WHAT TO PRODUCE —
What follows is a listing; give it again exactly, in its entirety.

SOURCE MATERIAL —
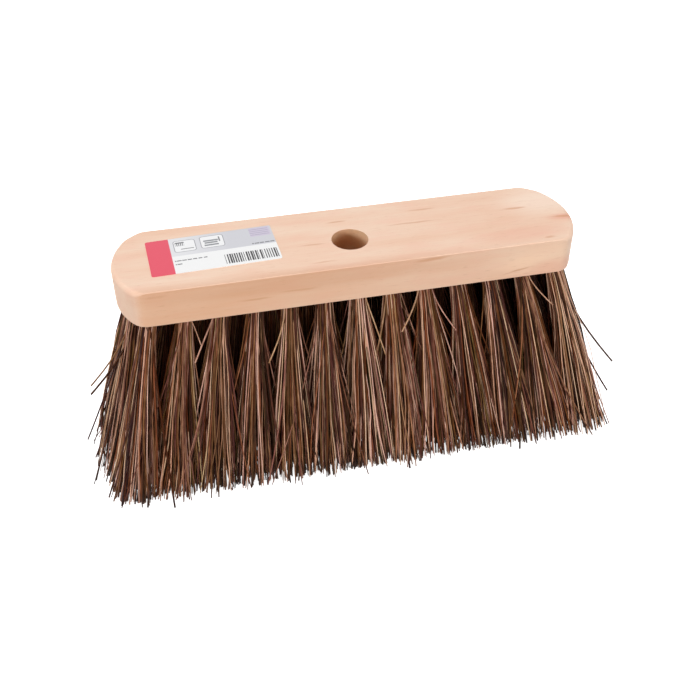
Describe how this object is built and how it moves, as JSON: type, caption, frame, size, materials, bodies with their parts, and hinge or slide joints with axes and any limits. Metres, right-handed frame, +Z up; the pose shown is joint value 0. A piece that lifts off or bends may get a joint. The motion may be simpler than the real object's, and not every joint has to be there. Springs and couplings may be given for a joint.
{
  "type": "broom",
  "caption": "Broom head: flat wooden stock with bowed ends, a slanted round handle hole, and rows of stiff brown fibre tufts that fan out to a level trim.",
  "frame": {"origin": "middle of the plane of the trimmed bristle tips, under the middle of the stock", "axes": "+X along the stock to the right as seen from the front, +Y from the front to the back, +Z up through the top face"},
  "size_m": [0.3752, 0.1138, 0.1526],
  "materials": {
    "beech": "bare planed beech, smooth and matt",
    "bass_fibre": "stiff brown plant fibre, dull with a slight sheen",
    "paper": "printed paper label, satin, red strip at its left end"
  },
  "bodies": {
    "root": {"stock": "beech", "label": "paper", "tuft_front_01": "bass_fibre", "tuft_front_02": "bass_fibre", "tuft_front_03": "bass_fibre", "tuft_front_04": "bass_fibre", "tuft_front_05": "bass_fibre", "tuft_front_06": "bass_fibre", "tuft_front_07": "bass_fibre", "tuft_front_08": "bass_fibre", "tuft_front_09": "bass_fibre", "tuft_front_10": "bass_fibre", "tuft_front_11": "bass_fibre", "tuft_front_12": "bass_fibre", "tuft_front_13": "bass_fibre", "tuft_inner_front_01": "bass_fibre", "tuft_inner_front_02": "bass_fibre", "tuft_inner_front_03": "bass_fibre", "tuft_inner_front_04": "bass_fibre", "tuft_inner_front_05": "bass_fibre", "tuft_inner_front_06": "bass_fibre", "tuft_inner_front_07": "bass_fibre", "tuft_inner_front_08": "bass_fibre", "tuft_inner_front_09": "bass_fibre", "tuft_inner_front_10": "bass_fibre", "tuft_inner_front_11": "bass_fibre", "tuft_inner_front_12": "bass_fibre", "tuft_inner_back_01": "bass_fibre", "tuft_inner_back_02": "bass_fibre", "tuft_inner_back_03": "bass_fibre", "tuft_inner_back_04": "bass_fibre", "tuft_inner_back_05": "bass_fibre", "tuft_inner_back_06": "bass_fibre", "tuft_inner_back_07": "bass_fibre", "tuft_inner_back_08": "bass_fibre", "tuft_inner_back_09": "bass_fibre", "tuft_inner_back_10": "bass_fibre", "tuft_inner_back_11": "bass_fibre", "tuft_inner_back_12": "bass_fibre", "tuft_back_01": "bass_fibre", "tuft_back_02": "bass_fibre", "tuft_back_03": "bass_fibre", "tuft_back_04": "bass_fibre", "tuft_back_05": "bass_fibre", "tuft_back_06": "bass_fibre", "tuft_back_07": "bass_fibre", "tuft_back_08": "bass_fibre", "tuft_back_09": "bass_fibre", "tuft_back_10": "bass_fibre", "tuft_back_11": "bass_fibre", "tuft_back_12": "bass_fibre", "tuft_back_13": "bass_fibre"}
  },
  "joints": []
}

SOLUTION —
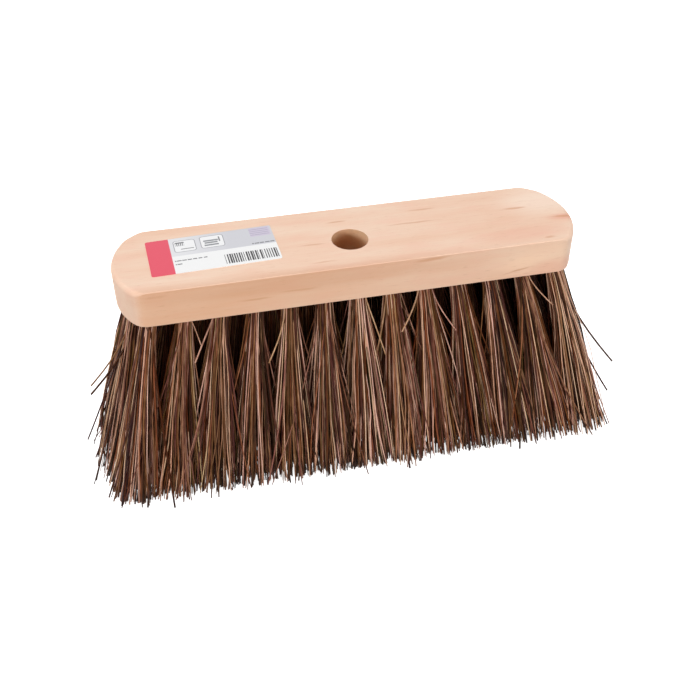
Describe how this object is built and how it moves, as JSON: type, caption, frame, size, materials, bodies with their parts, and hinge or slide joints with axes and any limits. Metres, right-handed frame, +Z up; the pose shown is joint value 0. A piece that lifts off or bends may get a joint. The motion may be simpler than the real object's, and not every joint has to be there. Springs and couplings may be given for a joint.
{
  "type": "broom",
  "caption": "Broom head: flat wooden stock with bowed ends, a slanted round handle hole, and rows of stiff brown fibre tufts that fan out to a level trim.",
  "frame": {"origin": "middle of the plane of the trimmed bristle tips, under the middle of the stock", "axes": "+X along the stock to the right as seen from the front, +Y from the front to the back, +Z up through the top face"},
  "size_m": [0.3752, 0.1138, 0.1526],
  "materials": {
    "beech": "bare planed beech, smooth and matt",
    "bass_fibre": "stiff brown plant fibre, dull with a slight sheen",
    "paper": "printed paper label, satin, red strip at its left end"
  },
  "bodies": {
    "root": {"stock": "beech", "label": "paper", "tuft_front_01": "bass_fibre", "tuft_front_02": "bass_fibre", "tuft_front_03": "bass_fibre", "tuft_front_04": "bass_fibre", "tuft_front_05": "bass_fibre", "tuft_front_06": "bass_fibre", "tuft_front_07": "bass_fibre", "tuft_front_08": "bass_fibre", "tuft_front_09": "bass_fibre", "tuft_front_10": "bass_fibre", "tuft_front_11": "bass_fibre", "tuft_front_12": "bass_fibre", "tuft_front_13": "bass_fibre", "tuft_inner_front_01": "bass_fibre", "tuft_inner_front_02": "bass_fibre", "tuft_inner_front_03": "bass_fibre", "tuft_inner_front_04": "bass_fibre", "tuft_inner_front_05": "bass_fibre", "tuft_inner_front_06": "bass_fibre", "tuft_inner_front_07": "bass_fibre", "tuft_inner_front_08": "bass_fibre", "tuft_inner_front_09": "bass_fibre", "tuft_inner_front_10": "bass_fibre", "tuft_inner_front_11": "bass_fibre", "tuft_inner_front_12": "bass_fibre", "tuft_inner_back_01": "bass_fibre", "tuft_inner_back_02": "bass_fibre", "tuft_inner_back_03": "bass_fibre", "tuft_inner_back_04": "bass_fibre", "tuft_inner_back_05": "bass_fibre", "tuft_inner_back_06": "bass_fibre", "tuft_inner_back_07": "bass_fibre", "tuft_inner_back_08": "bass_fibre", "tuft_inner_back_09": "bass_fibre", "tuft_inner_back_10": "bass_fibre", "tuft_inner_back_11": "bass_fibre", "tuft_inner_back_12": "bass_fibre", "tuft_back_01": "bass_fibre", "tuft_back_02": "bass_fibre", "tuft_back_03": "bass_fibre", "tuft_back_04": "bass_fibre", "tuft_back_05": "bass_fibre", "tuft_back_06": "bass_fibre", "tuft_back_07": "bass_fibre", "tuft_back_08": "bass_fibre", "tuft_back_09": "bass_fibre", "tuft_back_10": "bass_fibre", "tuft_back_11": "bass_fibre", "tuft_back_12": "bass_fibre", "tuft_back_13": "bass_fibre"}
  },
  "joints": []
}